Our researchers prefer to use LaTeX to prepare their scientific publications. But a good paper contains several citations to specify the context of the research. In the case of the LaTeX ecosystem, these references are stored in a centralized BibTeX database, which is embodied by one or more BIB files. In essence, these are source code files of the database. For example:
...
@Book{abramowitz+stegun,
author = "Milton {Abramowitz} and Irene A. {Stegun}",
title = "Handbook of Mathematical Functions with
Formulas, Graphs, and Mathematical Tables",
publisher = "Dover",
year = 1964,
address = "New York City",
edition = "ninth Dover printing, tenth GPO printing"
}
...
During the research, scientists may expand, change or reuse the list of these references. Hence they have to modify the underlying structure of these BIB files.

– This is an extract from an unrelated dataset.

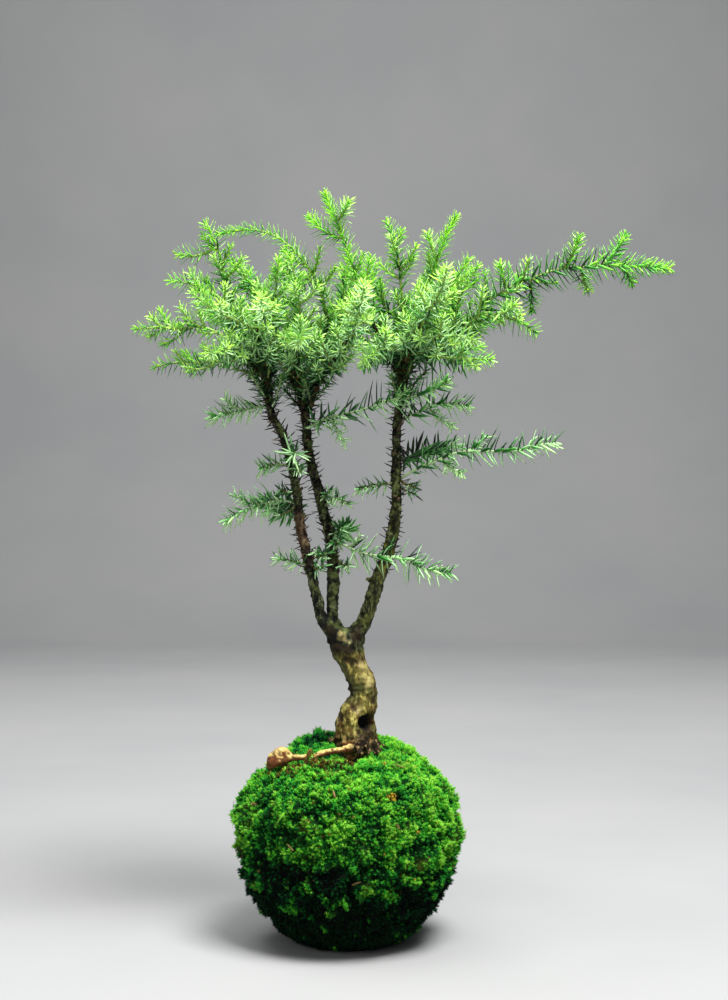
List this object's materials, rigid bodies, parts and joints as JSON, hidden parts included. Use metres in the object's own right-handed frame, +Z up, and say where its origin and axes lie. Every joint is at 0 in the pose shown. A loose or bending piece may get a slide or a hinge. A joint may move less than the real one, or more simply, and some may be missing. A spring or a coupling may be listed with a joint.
{
  "type": "kokedama moss ball plant",
  "caption": "Needle juniper with forked stems and whorled needle sprays, growing from a moss-covered soil ball that rests on a flat spot.",
  "frame": {"origin": "centre of the flat spot under the moss ball, where it rests", "axes": "+Z up; +X towards the long side shoot, the right of the front view; +Y to the back of the plant"},
  "size_m": [0.2577, 0.141, 0.3569],
  "materials": {
    "bark": "rough weathered bark, tan on the trunk and dark brown on the stems, with lichen",
    "soil": "dark damp packed soil",
    "moss": "dense matt feathery moss, bright green on top and dark in its hollows",
    "needles": "waxy green needles with a pale stripe, yellow-green at the young tips"
  },
  "bodies": {
    "root": {"moss_cover": "moss", "soil_ball": "soil", "spray_arch": "needles", "spray_back_inner": "needles", "spray_back_left": "needles", "spray_back_left_low": "needles", "spray_back_left_up": "needles", "spray_back_middle": "needles", "spray_back_middle_left": "needles", "spray_back_middle_up": "needles", "spray_back_right": "needles", "spray_back_right_low": "needles", "spray_back_right_up": "needles", "spray_front_bud": "needles", "spray_front_clump": "needles", "spray_front_inner": "needles", "spray_front_left": "needles", "spray_front_left_low": "needles", "spray_front_middle": "needles", "spray_front_right": "needles", "spray_front_right_low": "needles", "spray_front_upper_left": "needles", "spray_front_upper_middle": "needles", "spray_front_upper_right": "needles", "spray_left_inner": "needles", "spray_left_low": "needles", "spray_left_lowest": "needles", "spray_left_second": "needles", "spray_left_stem_back": "needles", "spray_left_stem_long": "needles", "spray_left_stem_lowest": "needles", "spray_left_stem_small": "needles", "spray_left_stem_star": "needles", "spray_left_stem_upper": "needles", "spray_left_up": "needles", "spray_left_vertical": "needles", "spray_long_right": "needles", "spray_lower_right": "needles", "spray_middle_stem_back": "needles", "spray_middle_stem_lower": "needles", "spray_middle_stem_small": "needles", "spray_middle_stem_upper": "needles", "spray_right_inner": "needles", "spray_right_low": "needles", "spray_right_stem_back": "needles", "spray_right_stem_long": "needles", "spray_right_stem_small": "needles", "spray_right_stem_upper": "needles", "spray_small_right": "needles", "spray_top": "needles", "spray_top_left": "needles", "spray_top_middle": "needles", "spray_top_right": "needles", "spray_upper_left": "needles", "spray_upper_middle": "needles", "spray_upper_right": "needles", "spray_upper_right_back": "needles", "trunk": "bark"}
  },
  "joints": []
}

Since researchers rarely work alone, the team members may use different styles when editing those files. This situation could lead to several so-called rule violations, like inconsistent style, duplicated entries, missing mandatory properties. These could reduce the quality of the paper under development and increase the time required to apply further changes in the bibliography database.
This project aims to provide an early detection system and possible suggestions for correcting the detected violations. We plan to integrate into the well-known project management systems, like GitHub and GitLab, hence checking the specified rules immediately after the changes were published (pushed).